The inordinate length of Overwhelm The Sky is part and parcel of its effect to induce in the viewer something akin to a hypnotic state, as we, like Eddie, meander through and between often surreal scenarios whose reality is ever open to question. Eddie’s pursuit – of Carmine, of conspiracy, of meaning and truth itself – may in the end be a wild goose chase, leading in a circle to the desert with which the film opened; but it is also a ritualistic journey to contested land (or ‘fallen territory’) where help can be sought, the past can be buried and solace can, perhaps, be found. And if Brown’s source novel devalued the lives of Native Americans, this adaptation certainly redresses the balance.

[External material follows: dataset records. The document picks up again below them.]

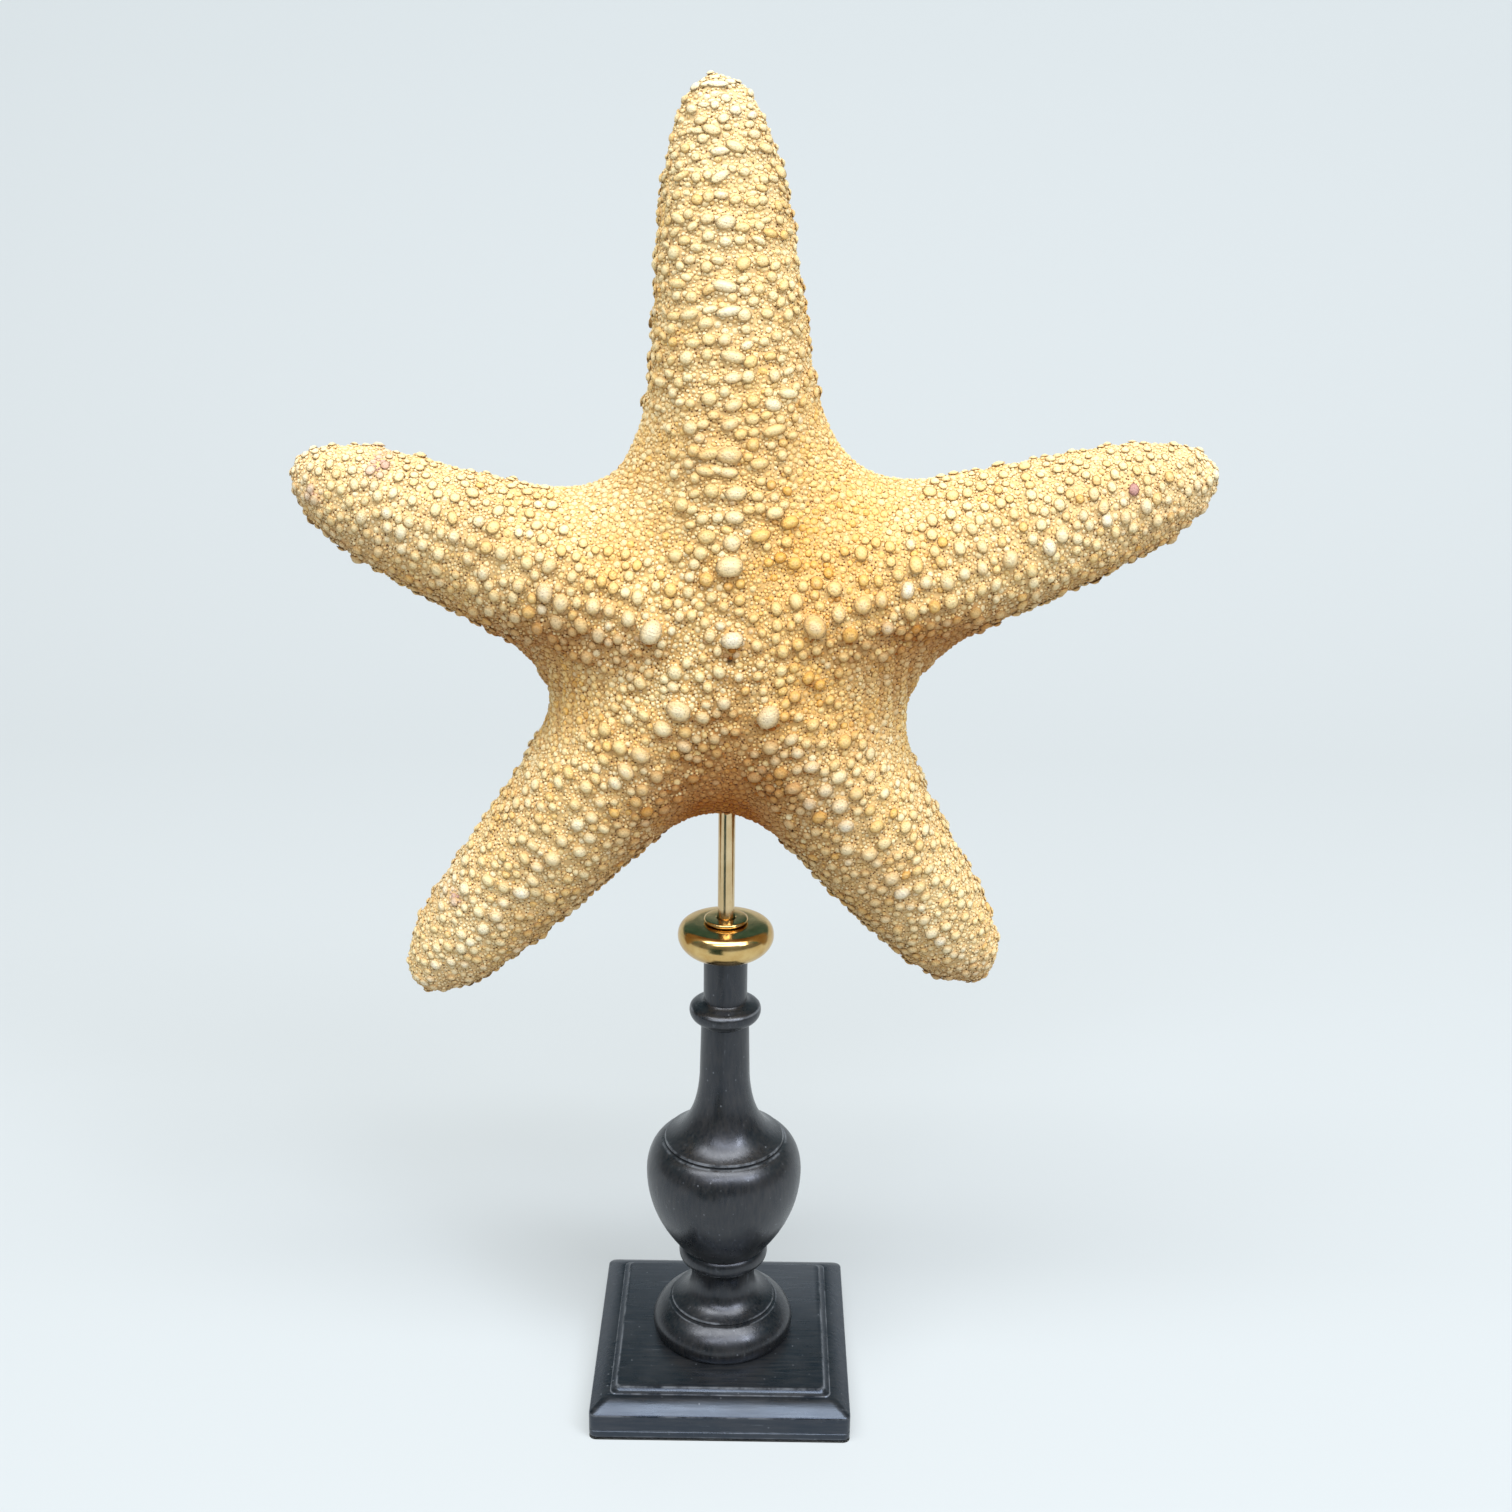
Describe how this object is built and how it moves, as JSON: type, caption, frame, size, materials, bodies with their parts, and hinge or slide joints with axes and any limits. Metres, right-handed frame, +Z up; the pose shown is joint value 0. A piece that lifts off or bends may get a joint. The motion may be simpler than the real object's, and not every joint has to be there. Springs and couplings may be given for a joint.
{
  "type": "dried starfish",
  "caption": "Dried knobbly starfish held upright on a slim brass rod above a turned baluster stand with a stepped square plinth, for display.",
  "frame": {"origin": "centre of the plinth's underside, on the surface the part stands on", "axes": "+Z up along the column and rod; -Y out of the starfish's knobbly upper side; +X to the right of someone facing that side"},
  "size_m": [0.2565, 0.08, 0.3937],
  "materials": {
    "starfish_skeleton": "matte",
    "polished_brass": "polished",
    "ebonised_wood": "satin"
  },
  "bodies": {
    "root": {"starfish": "starfish_skeleton", "rod": "polished_brass", "washer": "polished_brass", "cap": "polished_brass", "column": "ebonised_wood", "plinth": "ebonised_wood"}
  },
  "joints": []
}
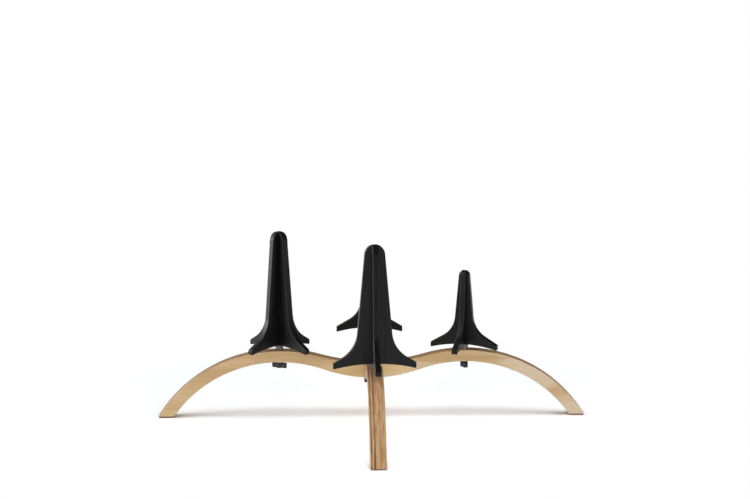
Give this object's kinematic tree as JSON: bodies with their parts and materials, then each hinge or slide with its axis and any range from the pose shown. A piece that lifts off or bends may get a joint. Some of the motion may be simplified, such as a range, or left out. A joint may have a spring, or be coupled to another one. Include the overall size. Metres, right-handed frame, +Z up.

This is a strange, beautiful trip, ambiguously mapped and exquisitely framed, in which genre is used to explore broader issues all at once psychological, sociological and semiological – with an underlying existential edge. There is cloak and dagger here, to be sure, as part of the generic makeup – but the philosophical and emotional truths being expressed through all this fictive filmic architecture may catch you unawares. Eddie and Carmine are little boys lost, stuck in a limbo of their own sorrow – and the only way they can find themselves again and be healed is to travel back to a place of dreams, on the periphery of American history, between deep river and sky, where the slate can be cleaned and the deck (of despair) reshuffled. Along the way, the viewer is invited to be disoriented and enthralled by the sheer technical prowess on display here, as an old filmmaking language is used to play a new game.